## RECORDED INFORMATION

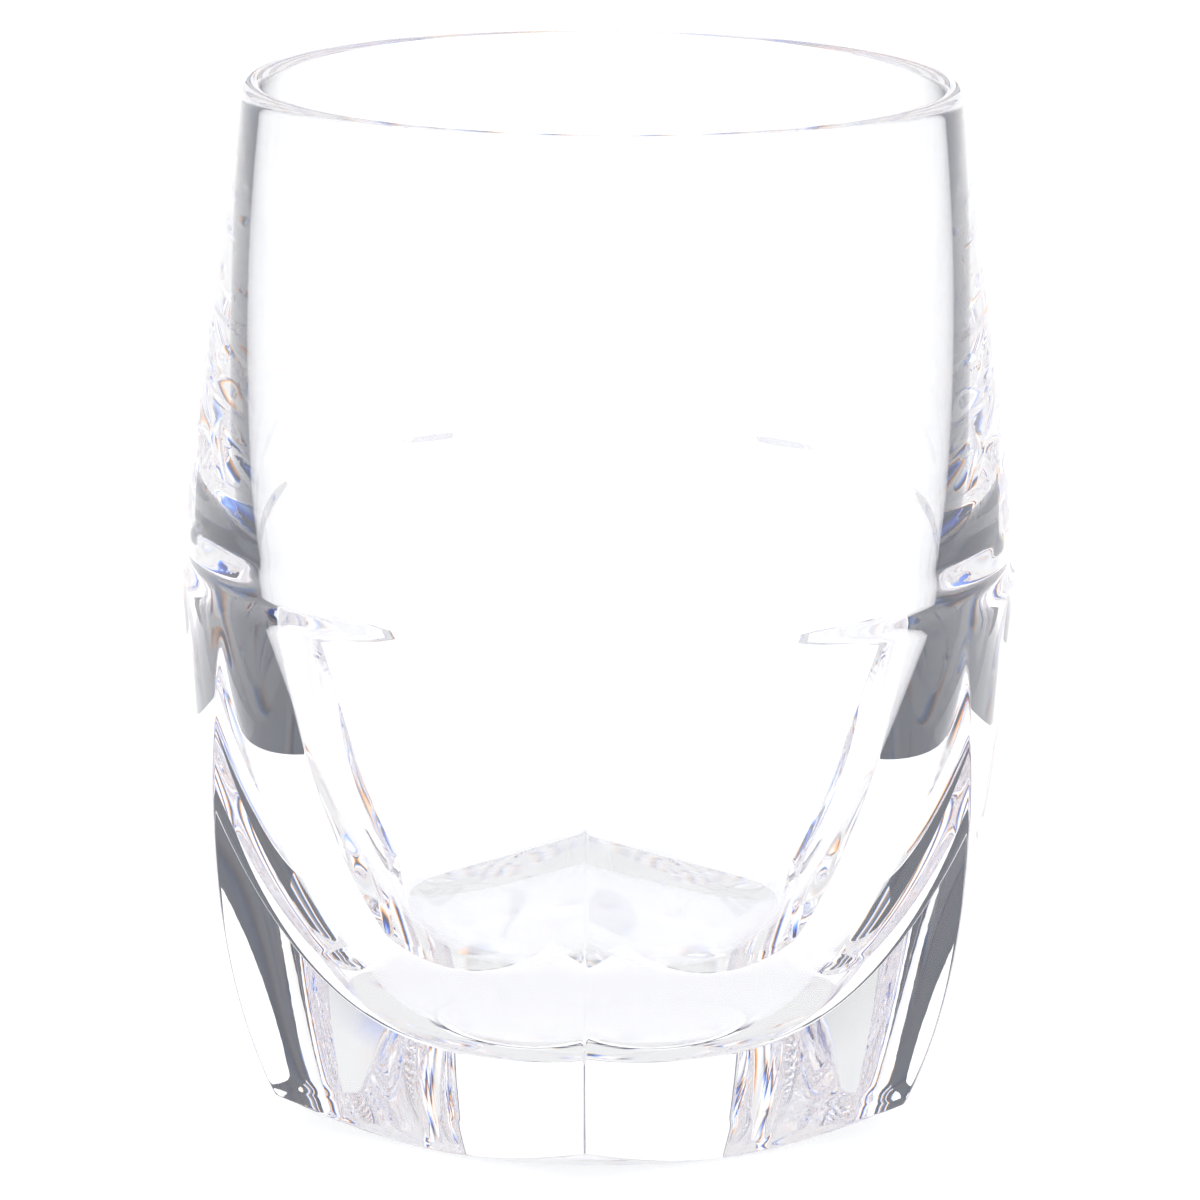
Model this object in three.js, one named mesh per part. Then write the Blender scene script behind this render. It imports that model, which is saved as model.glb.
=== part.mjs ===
// A barrel-shaped whiskey tumbler: one piece of clear crystal with a heavy base,
// cut with a ring of broad panels that meet in ridges and end in small foot facets.
// Millimetres, +Z up. The origin is the centre of the flat face that it stands on.

import * as THREE from 'three';

// ---- Driving dimensions ----

// The barrel, before any cutting
const height = 105.5;
const mouthRadius = 36.6; // outside of the wall at the lip
const mouthLean = 2.6; // how much wider the barrel already is at the upper side's last handle
const bellyRadius = 44.3; // widest part
const bellyHeight = 38;
const underTurn = 7.1; // how far its curve would draw in by the table

// The cavity
const lipThickness = 2.1; // the lip is a half round of this width
const cavityWideHeight = 70; // where the cavity is widest
const wallThickness = 4.65; // of the barrel at that height
const baseThickness = 11; // glass under the middle of the cavity
const sideFullness = 2.15; // exponents of the bowl's superellipse
const floorFullness = 3;

// The cut panels
const panelCount = 6;
const panelFootStep = 0.7; // from the heel out to a panel's middle line, at the table
const panelDepth = 1.3; // how far its top lies inside the widest part of the barrel
const panelRise = 19; // how far its top is above that widest part
const panelRadius = 41; // how round a panel is from side to side at its top
const flattening = 1.5; // how quickly it flattens towards the foot

// The foot facets, one under each panel
const facetFootStep = 0.3; // from the heel out to a facet's middle line, at the table
const facetLean = 0.57; // radius over height

// The heel, a flat cone that takes the ridges off at the foot
const footRadius = 29.7; // of the flat round face that it stands on
const heelLean = 2.05;

// Fineness of the faceted surfaces
const stepsPerPanel = 12;
const thinnestRow = 0.1;

const panelTop = bellyHeight + panelRise;

// ---- Outlines, as (radius, height) ----

function point(radius, z) {
  return new THREE.Vector2(radius, z);
}

function lowerSide() {
  const start = point(bellyRadius - underTurn, 0);
  const startHandle = point(bellyRadius - underTurn / 4, 9);
  const endHandle = point(bellyRadius, bellyHeight - 18);
  return new THREE.CubicBezierCurve(start, startHandle, endHandle, point(bellyRadius, bellyHeight));
}

function upperSide() {
  const start = point(bellyRadius, bellyHeight);
  const startHandle = point(bellyRadius, bellyHeight + 16);
  const endHandle = point(mouthRadius + mouthLean, height - 19.5);
  const end = point(mouthRadius, height - lipThickness / 2);
  return new THREE.CubicBezierCurve(start, startHandle, endHandle, end);
}

// A panel's middle line, leaning at the foot and almost upright at its top
function panelLine() {
  const footLine = footRadius + panelFootStep;
  const topLine = bellyRadius - panelDepth;
  const start = point(footLine, 0);
  const startHandle = point(footLine + 8.6, 16.3);
  const endHandle = point(topLine - 1, panelTop - 20);
  return new THREE.CubicBezierCurve(start, startHandle, endHandle, point(topLine, panelTop));
}

// The lip, a half circle from the outside of the wall over to the inside
function lipPoints() {
  const radius = lipThickness / 2;
  const lipSteps = 6;
  const points = [];
  for (let step = 1; step < lipSteps; step += 1) {
    const angle = (Math.PI * step) / lipSteps;
    const across = mouthRadius - radius + radius * Math.cos(angle);
    points.push(point(across, height - radius + radius * Math.sin(angle)));
  }
  return points;
}

function innerWallPoints(cavityRadius) {
  const innerRadius = mouthRadius - lipThickness;
  const start = point(innerRadius, height - lipThickness / 2);
  const startHandle = point(innerRadius + 1.2, height - 10);
  const endHandle = point(cavityRadius, cavityWideHeight + 14);
  const end = point(cavityRadius, cavityWideHeight);
  return new THREE.CubicBezierCurve(start, startHandle, endHandle, end).getPoints(8);
}

// The bowl of the cavity, a quarter of a superellipse that ends on the axis
function bowlPoints(cavityRadius) {
  const depth = cavityWideHeight - baseThickness;
  const bowlSteps = 18;
  const points = [];
  for (let step = 1; step <= bowlSteps; step += 1) {
    const angle = (Math.PI / 2) * (step / bowlSteps);
    const down = Math.sin(angle) ** (2 / sideFullness);
    const across = Math.cos(angle) ** (2 / floorFullness);
    points.push(point(step < bowlSteps ? cavityRadius * across : 0, cavityWideHeight - depth * down));
  }
  return points;
}

// ---- Surfaces of the outside ----

const lowerSideCurve = lowerSide();
const upperSideCurve = upperSide();
const panelCurve = panelLine();

// Where a falling value crosses zero between two ends, or the end that it never leaves
function crossing(low, high, value) {
  if (value(low) <= 0) {
    return low;
  }
  if (value(high) >= 0) {
    return high;
  }
  const halvings = 40;
  let [above, below] = [low, high];
  for (let step = 0; step < halvings; step += 1) {
    const middle = (above + below) / 2;
    if (value(middle) > 0) {
      above = middle;
    } else {
      below = middle;
    }
  }
  return (above + below) / 2;
}

// Radius of a rising curve at a height; past its end it goes on in the same direction
function radiusAt(curve, z) {
  const end = curve.getPoint(1);
  if (z > end.y) {
    const direction = curve.getTangent(1);
    return end.x + ((z - end.y) * direction.x) / direction.y;
  }
  return curve.getPoint(crossing(0, 1, (share) => z - curve.getPoint(share).y)).x;
}

function barrelRadius(z) {
  return radiusAt(z < bellyHeight ? lowerSideCurve : upperSideCurve, z);
}

// Radius, at an angle from its middle, of an upright face whose middle line is that far
// from the axis. Its bend from side to side is one over its radius, and 0 is a flat face.
function faceRadius(middle, bend, angle) {
  const reach = middle * (2 - bend * middle);
  const across = (1 - bend * middle) * Math.cos(angle);
  return reach / (across + Math.sqrt(across ** 2 + bend * reach));
}

function panelSurface(z, angle) {
  const bend = (Math.min(z, panelTop) / panelTop) ** flattening / panelRadius;
  return faceRadius(radiusAt(panelCurve, z), bend, angle);
}

function facetSurface(z, angle) {
  return faceRadius(footRadius + facetFootStep + facetLean * z, 0, angle);
}

function heelSurface(z) {
  return footRadius + heelLean * z;
}

function outsideRadius(z, angle) {
  const cut = Math.min(panelSurface(z, angle), facetSurface(z, angle), heelSurface(z));
  return Math.min(barrelRadius(z), cut);
}

// Heights up the outside at one angle: rows crowd into the bands between the cut edges,
// so that an edge always lies along a row
function outsideHeights(angle) {
  const shoulder = height - lipThickness / 2;
  const cuts = (z) => Math.min(panelSurface(z, angle), facetSurface(z, angle));
  const heelTop = crossing(0, shoulder, (z) => cuts(z) - heelSurface(z));
  const facetTop = crossing(0, shoulder, (z) => panelSurface(z, angle) - facetSurface(z, angle));
  const arch = crossing(facetTop, shoulder, (z) => barrelRadius(z) - panelSurface(z, angle));
  const bands = [
    { top: heelTop, rows: 1 },
    { top: facetTop, rows: 1 },
    { top: arch, rows: 16 },
    { top: shoulder, rows: 12 },
  ];
  const heights = [0];
  let bottom = 0;
  for (const { top, rows } of bands) {
    const bandTop = Math.max(top, bottom + rows * thinnestRow);
    for (let row = 1; row <= rows; row += 1) {
      heights.push(bottom + ((bandTop - bottom) * row) / rows);
    }
    bottom = bandTop;
  }
  return heights;
}

// One whole outline, from the middle of the foot to the middle of the cavity's floor
function outlineAt(angle) {
  const outside = outsideHeights(angle).map((z) => point(outsideRadius(z, angle), z));
  const cavityRadius = barrelRadius(cavityWideHeight) - wallThickness;
  const cavity = [...innerWallPoints(cavityRadius), ...bowlPoints(cavityRadius)];
  return [point(0, 0), ...outside, ...lipPoints(), ...cavity];
}

// ---- The solid ----

// A lathed body whose outline changes as it turns: a ridge points along -Y, and the
// angle in each outline is counted from the middle of the nearest panel
function crystalBody() {
  const ridge = Math.PI / panelCount;
  const turnSteps = stepsPerPanel * panelCount;
  const geometry = new THREE.LatheGeometry(outlineAt(-ridge), turnSteps);
  const positions = geometry.getAttribute('position');
  const rows = positions.count / (turnSteps + 1);
  for (let column = 0; column <= turnSteps; column += 1) {
    const turn = (2 * Math.PI * (column % turnSteps)) / turnSteps;
    const outline = outlineAt((turn % (2 * ridge)) - ridge);
    for (let row = 0; row < rows; row += 1) {
      const { x: radius, y: z } = outline[row];
      positions.setXYZ(column * rows + row, radius * Math.sin(turn), z, radius * Math.cos(turn));
    }
  }
  geometry.rotateX(Math.PI / 2);
  geometry.computeVertexNormals();
  return geometry;
}

// ---- Material ----

function clearCrystal() {
  return new THREE.MeshStandardMaterial({
    color: 0xf4f7f8,
    roughness: 0.02,
    metalness: 0,
    transparent: true,
    opacity: 0.35,
  });
}

// ---- The tumbler ----

const glass = new THREE.Mesh(crystalBody(), clearCrystal());
glass.name = 'tumbler_glass';

const tumbler = new THREE.Group();
tumbler.add(glass);

export default tumbler;
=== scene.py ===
# A cut-crystal whiskey tumbler on a pale studio table

import math

import bmesh
import bpy
import numpy as np
from mathutils import Matrix, Vector


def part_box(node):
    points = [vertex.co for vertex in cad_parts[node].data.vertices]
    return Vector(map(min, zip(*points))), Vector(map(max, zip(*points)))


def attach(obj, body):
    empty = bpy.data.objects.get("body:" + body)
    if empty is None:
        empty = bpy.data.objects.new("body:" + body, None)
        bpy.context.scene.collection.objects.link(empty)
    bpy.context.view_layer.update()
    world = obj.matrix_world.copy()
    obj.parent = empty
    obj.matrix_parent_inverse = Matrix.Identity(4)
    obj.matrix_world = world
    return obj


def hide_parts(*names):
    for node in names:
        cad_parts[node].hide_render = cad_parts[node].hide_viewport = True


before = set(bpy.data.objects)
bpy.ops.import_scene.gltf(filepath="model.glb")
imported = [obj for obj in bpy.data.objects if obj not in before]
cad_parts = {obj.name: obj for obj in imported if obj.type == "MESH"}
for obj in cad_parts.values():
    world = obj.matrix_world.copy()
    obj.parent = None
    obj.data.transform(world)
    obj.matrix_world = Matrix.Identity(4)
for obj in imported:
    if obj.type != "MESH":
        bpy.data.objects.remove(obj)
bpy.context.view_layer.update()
print("frame loaded:", sorted(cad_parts))

mm = 0.001
scene = bpy.context.scene


def mathNode(tree, operation, *values):
    # a Math node on numbers or on other nodes' outputs
    node = tree.nodes.new("ShaderNodeMath")
    node.operation = operation
    for socket, value in zip(node.inputs, values):
        if isinstance(value, (int, float)):
            socket.default_value = value
        else:
            tree.links.new(value, socket)
    return node.outputs[0]


glassNode = "tumbler_glass"
nodeLow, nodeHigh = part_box(glassNode)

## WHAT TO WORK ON
Each line from the one bearing "---- The tumbler" through the one bearing "scene = bpy.context.scene" is to be duplicated without change; all remaining lines are to be left out.

## THE SOLUTION
// ---- The tumbler ----

const glass = new THREE.Mesh(crystalBody(), clearCrystal());
glass.name = 'tumbler_glass';

const tumbler = new THREE.Group();
tumbler.add(glass);

export default tumbler;
=== scene.py ===
# A cut-crystal whiskey tumbler on a pale studio table

import math

import bmesh
import bpy
import numpy as np
from mathutils import Matrix, Vector


def part_box(node):
    points = [vertex.co for vertex in cad_parts[node].data.vertices]
    return Vector(map(min, zip(*points))), Vector(map(max, zip(*points)))


def attach(obj, body):
    empty = bpy.data.objects.get("body:" + body)
    if empty is None:
        empty = bpy.data.objects.new("body:" + body, None)
        bpy.context.scene.collection.objects.link(empty)
    bpy.context.view_layer.update()
    world = obj.matrix_world.copy()
    obj.parent = empty
    obj.matrix_parent_inverse = Matrix.Identity(4)
    obj.matrix_world = world
    return obj


def hide_parts(*names):
    for node in names:
        cad_parts[node].hide_render = cad_parts[node].hide_viewport = True


before = set(bpy.data.objects)
bpy.ops.import_scene.gltf(filepath="model.glb")
imported = [obj for obj in bpy.data.objects if obj not in before]
cad_parts = {obj.name: obj for obj in imported if obj.type == "MESH"}
for obj in cad_parts.values():
    world = obj.matrix_world.copy()
    obj.parent = None
    obj.data.transform(world)
    obj.matrix_world = Matrix.Identity(4)
for obj in imported:
    if obj.type != "MESH":
        bpy.data.objects.remove(obj)
bpy.context.view_layer.update()
print("frame loaded:", sorted(cad_parts))

mm = 0.001
scene = bpy.context.scene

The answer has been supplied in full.